The way out of isolation and poverty, Gordon finished, is education.

Nega, who served in the army for six years as an officer, is the first one in her family to graduate from college and pursue an advanced degree. After making aliyah, Nega’s father worked as an electrician and her mother as a janitor. Referring to her father as her “educational role model,” Nega vividly recalls her father staying up until the wee hours of the morning, preparing for the Psychometric Entrance Test, the Israeli equivalent to the SATs, with hopes of going to college in order to secure a higher-paying job.

“He never did well, but he never gave up,” she says, attributing his repeated failure to the language barrier.

The oldest of seven siblings, Nega hopes her younger siblings will follow in her footsteps and pursue higher levels of education.

Fentahun Assefa-Dawit, executive director of Tebeka, an Israeli organization that provides legal aid and assistance to Israel’s Ethiopian population, believes that empowerment is the true remedy to racism. Though the organization began in 2000 to help Ethiopian Jews gain access to legal services, it has expanded to include a leadership and empowerment arm that helps young Ethiopians “break the glass ceiling” by providing them with enrichment and mentoring programs. One such program matches up Ethiopian students with retired government intelligence workers who provide guidance and support.

“Unfortunately, racism won’t get better on its own,” said Assefa-Dawit, who is himself an Ethiopian Jew — he made aliyah in 1994. “We figured out that fighting discrimination through legal means might address one symptom of the problem, but it doesn’t address the root of the problem,” he said. “Empowerment from within — standing up for ourselves, is the only long-term solution.”

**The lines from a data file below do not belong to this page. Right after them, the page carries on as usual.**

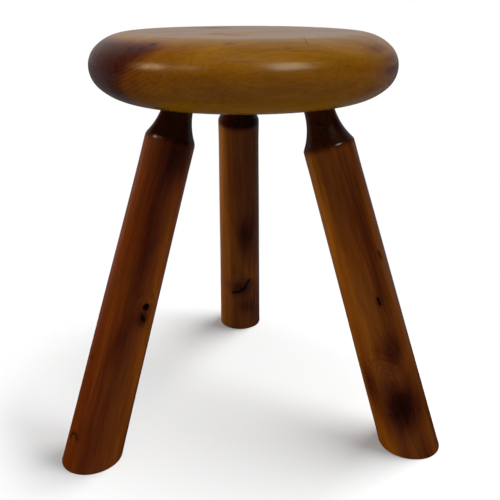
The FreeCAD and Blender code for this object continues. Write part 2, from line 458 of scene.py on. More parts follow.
# tenon and neck as (radius, distance down), each grown by a clearance: the tenon widens to its end,
# the cove is an arc tangent to it, and the shoulder's round is tangent to the cove and the taper.
# Without the shoulder it is the profile of the socket.
def neckProfile(leg, reach, clearance, endGap, withShoulder):
    radius = joinery["tenonDiameter"] / 2 + clearance
    endRadius = radius + joinery["wedgeSpread"]
    end = -joinery["tenonLength"] - endGap
    chamfer = joinery["tenonChamfer"]
    hollow = joinery["coveRadius"] - clearance
    shoulder = leg["shoulderDiameter"] / 2 + clearance
    coveLength = math.sqrt(hollow ** 2 - (hollow - shoulder + radius) ** 2)
    coveStart = leg["neck"] - coveLength
    coveCentre = np.array([radius + hollow, coveStart])
    kerfBottom = joinery["kerfDepth"] - joinery["tenonLength"]
    corners = [
        (0, end),
        (endRadius - chamfer, end),
        (endRadius, end + chamfer),
        (radius, kerfBottom),
        (radius, coveStart),
    ]
    steps = zip(corners[:-1], corners[1:], turning["tenonRows"])
    rows = [lineRow(start, stop, count) for start, stop, count in steps]
    if not withShoulder:
        coveEnd = math.pi - math.asin(coveLength / hollow)
        rows.append(arcRow(coveCentre, hollow, math.pi, coveEnd, turning["socketCoveRows"]))
        return np.concatenate(rows)
    slope = taperRadius(leg, reach, 1) - taperRadius(leg, reach, 0)
    taperNormal = unit([1, -slope])
    roundRadius = leg["shoulderRound"]
    onTaper = np.array([taperRadius(leg, reach, 0), 0]) - taperNormal * roundRadius
    run = unit([slope, 1])
    toCove = coveCentre - onTaper
    half = toCove @ run
    reachBack = half ** 2 - (toCove @ toCove - (hollow + roundRadius) ** 2)
    roundCentre = onTaper + run * (half + math.sqrt(reachBack))
    joint = math.atan2(*(roundCentre - coveCentre)[::-1])
    taperAngle = math.atan2(*taperNormal[::-1])
    rows.append(arcRow(coveCentre, hollow, math.pi, joint, turning["coveRows"]))
    rows.append(arcRow(roundCentre, roundRadius, joint - math.pi, taperAngle, turning["shoulderRows"]))
    return np.concatenate(rows)


# places on the leg from radii and distances down it, at angles counted from its front to its right
def aroundLeg(axes, radius, down, angle):
    toFront = np.multiply.outer(np.cos(angle), axes["front"])
    toRight = np.multiply.outer(np.sin(angle), axes["right"])
    return axes["mouth"] - axes["up"] * down[..., None] + (toFront + toRight) * radius[..., None]


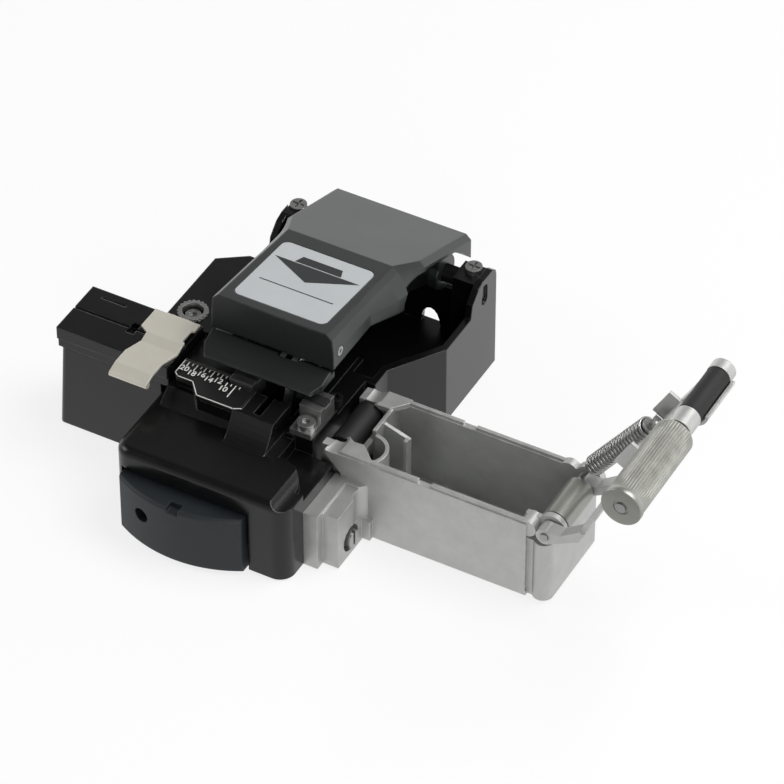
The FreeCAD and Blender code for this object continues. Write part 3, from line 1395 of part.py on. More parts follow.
def lid_spacer_tube():
    tube = rod_y(tube_span[0], tube_span[1], lid_pin_x, lid_pin_z, lid_tube_d)
    return cut(tube, rod_y(-22, 0, lid_pin_x, lid_pin_z, lid_pin_d))


def lower_roller_shaft():
    return rod_y(-17.9, -0.9, roller_x, lower_roller_z, roller_shaft_d)


def lower_roller_rubber():
    rubber = rod_y(roller_front_y, roller_rear_y, roller_x, lower_roller_z, lower_roller_d)
    return cut(rubber, rod_y(-20, 0, roller_x, lower_roller_z, roller_shaft_d))


# ---------------------------------------------------------------- collector lid, drawn closed
lid_plate_z = box_top_z + contact_gap
lid_plate_top = lid_plate_z + lid_plate_t
spring_slot_x0 = 40.0
lid_high_x = 63.0
lid_high_z = lid_plate_z + 2.5
arm_spans = ((-20.4, -15.8), (-2.8, -0.2))


def lid_arm(y0, y1):
    """Arm from the plate to the feed shaft, with a round end."""
    outline = [(31.0, lid_plate_z), (31.0, lid_plate_top), (26.0, upper_roller_z + 1.6),
               (roller_x + 0.6, upper_roller_z + arm_end_r - 0.1), (roller_x, upper_roller_z),
               (roller_x + 2.0, upper_roller_z - 1.2), (roller_x + 4.4, lid_plate_z)]
    return fuse(prism_y(outline, y0, y1), rod_y(y0, y1, roller_x, upper_roller_z, 2 * arm_end_r))


def lid_hood():
    """Curved guard over the upper roller, carried by the rear arm."""
    y0 = arm_spans[0][1] + 1.6
    y1 = arm_spans[1][0] + 0.5
    inner = upper_roller_d / 2 + 0.25
    ring = cut(rod_y(y0, y1, roller_x, upper_roller_z, 2 * inner + 1.4),
               rod_y(y0 - 1, y1 + 1, roller_x, upper_roller_z, 2 * inner))
    keep = prism_y([(roller_x, upper_roller_z), (roller_x - 4, upper_roller_z + 8),
                    (roller_x + 9, upper_roller_z + 8)], y0 - 1, y1 + 1)
    return ring.common(keep)


def lid_knuckle(y0, y1):
    """Eye on the pin, with an arm up to the plate's raised end."""
    eye = rod_y(y0, y1, lid_pin_x, lid_pin_z, 3.8)
    outline = [(lid_pin_x - 1.5, lid_pin_z - 1.1), (lid_pin_x + 1.1, lid_pin_z + 1.5),
               (lid_high_x, lid_high_z + lid_plate_t), (lid_high_x - 2.2, lid_high_z + 1.0),
               (lid_high_x - 2.2, lid_high_z - 0.2), (lid_pin_x - 3.2, lid_pin_z + 2.1)]
    return fuse(eye, prism_y(outline, y0, y1))


def lid_plate():
    """Flat plate, then a narrower one that climbs towards the hinge beside the spring."""
    front_y = box_front_y + 0.1
    full = block(26.0, spring_slot_x0, front_y, box_rear_y - 0.3, lid_plate_z, lid_plate_top)
    climb = [(spring_slot_x0 - 0.1, lid_plate_z), (lid_high_x, lid_high_z),
             (lid_high_x, lid_high_z + lid_plate_t), (spring_slot_x0 - 0.1, lid_plate_top)]
    narrow = prism_y(climb, front_y, spring_y - 2.6)
    tongue = block(roller_x + 3.0, 26.1, arm_spans[1][0], box_rear_y - 0.3, lid_plate_z,
                   lid_plate_top)
    bridge = block(lid_high_x - 1.8, lid_high_x, front_y, knuckle_rear[1], lid_high_z - 0.1,
                   lid_high_z + lid_plate_t)
    return [full, narrow, tongue, bridge]


def lid_skirts():
    """Ribs that drop inside the bin's long walls."""
    low, high = box_top_z - 2.4, lid_plate_z + 0.1
    rear_y = box_rear_y - box_wall - 1.2
    front_y = box_front_y + box_wall + 0.4
    return [block(33.0, spring_slot_x0, rear_y, rear_y + 0.8, low, high),
            block(33.0, spring_slot_x0, front_y, front_y + 0.8, low, high)]


def collector_lid():
    parts = lid_plate() + lid_skirts()
    parts += [lid_arm(*span) for span in arm_spans]
    parts.append(lid_hood())
    parts += [lid_knuckle(*knuckle_front), lid_knuckle(*knuckle_rear)]
    body = fuse(*parts)
    pin_bore = rod_y(-22, 0, lid_pin_x, lid_pin_z, lid_pin_d + 2 * running_fit)
    shaft_bore = rod_y(-22, arm_spans[1][1] - 0.3, roller_x, upper_roller_z,
                       roller_shaft_d + 2 * running_fit)
    window = block(26.5, 31.2, arm_spans[0][1] + 0.3, arm_spans[1][0] - 0.3, lid_plate_z - 1,
                   lid_plate_top + 1)
    return opened_lid(cut(body, pin_bore, shaft_bore, window, *spring_anchors_closed()))


def lid_spring():
    """Extension spring beside the plate, with a hook at each end."""
    start = V(spring_x1, spring_y, spring_low_z)
    end = V(spring_x0, spring_y, spring_high_z)
    run = end - start
    spring = coil((lid_spring_d - lid_spring_wire) / 2, lid_spring_pitch,
                  run.Length / lid_spring_pitch, lid_spring_wire)
    angle = math.degrees(math.atan2(run.x, run.z))
    spring.rotate(V(0, 0, 0), V(0, 1, 0), angle)
    spring.translate(start)
    return opened_lid(spring)


spring_y = -3.6
spring_x0 = 42.4
spring_x1 = 62.4
spring_high_z = 20.6
spring_low_z = 18.4


def spring_anchors_closed():
    plug_d = lid_spring_d - 2 * lid_spring_wire - 0.1
    post = rod_z(spring_high_z - 0.6, lid_plate_top + 0.5, spring_slot_x0 - 1.2, spring_y, 1.4)
    bar = rod_x(spring_slot_x0 - 1.2, spring_x0, spring_y, spring_high_z, 0.9)
    upper_plug = rod_x(spring_x0 - 0.5, spring_x0 + 1.0, spring_y, spring_high_z, plug_d)
    lower_plug = rod_x(spring_x1 - 1.0, spring_x1 + 0.5, spring_y, spring_low_z, plug_d)
    lower_bar = rod_x(spring_x1, lid_pin_x - 1.5, spring_y, spring_low_z, 1.0)
    return [fuse(post, bar, upper_plug), fuse(lower_plug, lower_bar)]


def lid_spring_anchors():
    """Pins and plugs that hold the spring's two ends on the lid."""
    return opened_lid(Part.makeCompound(spring_anchors_closed()))


def feed_shaft():
    return opened_lid(rod_y(feed_knob_front_y - 0.25, arm_spans[1][1] - 0.4, roller_x,
                            upper_roller_z, roller_shaft_d))


def upper_roller_rubber():
    rubber = rod_y(arm_spans[0][1] + 0.25, arm_spans[1][0] - 0.25, roller_x, upper_roller_z,
                   upper_roller_d)
    bored = cut(rubber, rod_y(-20, 0, roller_x, upper_roller_z, roller_shaft_d))
    return opened_lid(bored)


def feed_knob():
    """Fluted thumb knob with a smooth disc at its front."""
    r = feed_knob_d / 2
    barrel = rod_y(feed_knob_front_y + feed_disc_t - 0.1, feed_knob_rear_y, roller_x,
                   upper_roller_z, feed_knob_d)
    barrel = barrel.makeFillet(1.2, [e for e in barrel.Edges
                                     if near(e.BoundBox.YMin, feed_knob_rear_y)])
    flutes = []
    for index in range(feed_flutes):
        angle = 2 * math.pi * index / feed_flutes
        x = roller_x + (r + 0.15) * math.cos(angle)
        z = upper_roller_z + (r + 0.15) * math.sin(angle)
        flutes.append(rod_y(feed_knob_front_y + feed_disc_t + 0.8, feed_knob_rear_y - 1.6, x, z,
                            0.8))
    barrel = cut(barrel, *flutes)
    disc = rod_y(feed_knob_front_y, feed_knob_front_y + feed_disc_t, roller_x, upper_roller_z,
                 feed_disc_d)
    disc = disc.makeFillet(0.4, [e for e in disc.Edges if e.BoundBox.YLength < 0.01])
    knob = fuse(barrel, disc)
    return opened_lid(cut(knob, rod_y(-50, 0, roller_x, upper_roller_z, roller_shaft_d)))


def feed_clip():
    """Retaining ring on the feed shaft, behind the front arm."""
    y0 = feed_knob_rear_y + 0.15
    ring = rod_y(y0, arm_spans[0][0] - 0.1, roller_x, upper_roller_z, 4.2)
    return opened_lid(cut(ring, rod_y(-50, 0, roller_x, upper_roller_z, roller_shaft_d)))


# ---------------------------------------------------------------- write the nodes
NODES = {
    "main_casting": main_casting,
    "bottom_cover": bottom_cover,
    "bottom_cover_screws": bottom_cover_screws,
    "base_mat": base_mat,
    "rubber_feet": rubber_feet,
    "lower_bed_left": lambda: lower_bed(left_bed_x0, left_bed_x1, False),
    "lower_bed_right": lambda: lower_bed(right_bed_x0, right_bed_x1, True),
    "lower_pads": lower_pads,
    "bed_screws": bed_screws,
    "scale_plate": scale_plate,
    "holder_block": holder_block,
    "holder_screw": holder_screw,
    "holder_plate": holder_plate,
    "holder_magnet": holder_magnet,
    "leaf_pin": leaf_pin,
    "leaf_clamp": leaf_clamp,
    "adjust_screw": adjust_screw,
    "adjust_ring": adjust_ring,
    "deck_screw": deck_screw,
    "slide_rail": slide_rail,
    "rail_screws": rail_screws,
    "linear_block": linear_block,
    "slider_carriage": slider_carriage,
    "slider_knob": slider_knob,
    "knob_screw": knob_screw,
    "blade_bracket": blade_bracket,
    "blade_axle": blade_axle,
    "blade_wheel": blade_wheel,
    "blade_hub": blade_hub,
    "hinge_shaft": hinge_shaft,
    "hinge_screws": hinge_screws,
    "lever_cover": lever_cover,
    "label_plate": label_plate,
    "lever_screws": lever_screws,
    "lever_frame": lever_frame,
    "anvil": anvil,
    "clamp_arm": clamp_arm,
    "clamp_arm_bushes": clamp_arm_bushes,
    "upper_pads": upper_pads,
    "press_springs": press_springs,
    "collector_box": collector_box,
    "collector_screw": collector_screw,
    "lid_hinge_pin": lid_hinge_pin,
    "lid_spacer_tube": lid_spacer_tube,
    "lower_roller_shaft": lower_roller_shaft,
    "lower_roller_rubber": lower_roller_rubber,
    "collector_lid": collector_lid,
    "lid_spring": lid_spring,
    "lid_spring_anchors": lid_spring_anchors,
    "feed_shaft": feed_shaft,
    "upper_roller_rubber": upper_roller_rubber,
    "feed_knob": feed_knob,
    "feed_clip": feed_clip,
}


def main():
    os.makedirs("parts", exist_ok=True)
    for name, make in NODES.items():
        shape = make()
        solids = shape.Solids
        if not solids or not shape.isValid():
            print("problem:", name, len(solids), shape.isValid())
        if len(solids) == 1:
            shape = solids[0]
        shape.exportStep("parts/" + name + ".step")
        print("%-22s solids %d volume %.1f" % (name, len(solids), shape.Volume))


main()
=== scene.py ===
import json
import math

import bmesh
import bpy
from bpy.props import FloatProperty, FloatVectorProperty, IntProperty, PointerProperty
from bpy.types import Operator, Panel, PropertyGroup
from mathutils import Matrix, Vector


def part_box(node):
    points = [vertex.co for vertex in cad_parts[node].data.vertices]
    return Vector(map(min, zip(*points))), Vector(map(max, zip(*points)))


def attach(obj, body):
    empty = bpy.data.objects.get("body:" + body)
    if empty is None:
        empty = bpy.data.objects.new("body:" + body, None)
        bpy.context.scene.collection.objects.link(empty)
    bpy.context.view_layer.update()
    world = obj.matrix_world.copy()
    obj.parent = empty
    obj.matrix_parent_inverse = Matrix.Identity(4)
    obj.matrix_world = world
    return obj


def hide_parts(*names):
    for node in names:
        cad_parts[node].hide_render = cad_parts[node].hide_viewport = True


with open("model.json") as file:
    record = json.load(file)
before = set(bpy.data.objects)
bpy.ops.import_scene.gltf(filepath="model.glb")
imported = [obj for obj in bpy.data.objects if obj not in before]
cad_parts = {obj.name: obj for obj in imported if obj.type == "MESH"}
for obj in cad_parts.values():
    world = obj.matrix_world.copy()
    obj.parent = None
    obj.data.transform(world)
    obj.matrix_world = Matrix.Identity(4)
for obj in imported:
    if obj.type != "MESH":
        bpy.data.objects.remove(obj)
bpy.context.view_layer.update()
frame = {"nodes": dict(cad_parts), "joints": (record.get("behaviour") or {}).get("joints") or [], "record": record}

bl_info = {
    "name": "Fibre cleaver",
    "version": (1, 0, 0),
    "blender": (4, 5, 0),
    "location": "View3D > Sidebar > Cleaver",
    "description": "Finishes and fine pieces of a fibre cleaver around its packed CAD frame",
    "category": "Object",
}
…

Joey Low, the philanthropist who arranged Nega’s internship, is the founder of Israel at Heart, a non-profit that aids Israeli youth. A firm believer that self-empowerment is the best way to break stereotypes, Low personally sponsored Nega’s internship at Mount Sinai, including round-trip flights for both Nega and her husband, all accommodations, and a stipend. For the past seven years, Low has sponsored Ethiopian students to come to America and serve in high-powered internships. His students have worked everywhere from Hilary Clinton’s office to Kenneth Cole’s advertising department.
This, however, was the first year he sponsored two medical students. One of them was Nega, who was referred to him through the ISEF Foundation, a nonprofit dedicated to providing scholarships to gifted Israeli students from disadvantaged backgrounds.
Medicine, Low feels, is the ultimate way to break down remaining barriers.

“When you’re a patient, you’re dependent on your doctor for help and attention,” said Low. “If someone is taken care of by an Ethiopian doctor, the equality between the two of them is apparent,” he said. “If the patient held any prejudices beforehand, he will have no choice but to reevaluate his thinking.”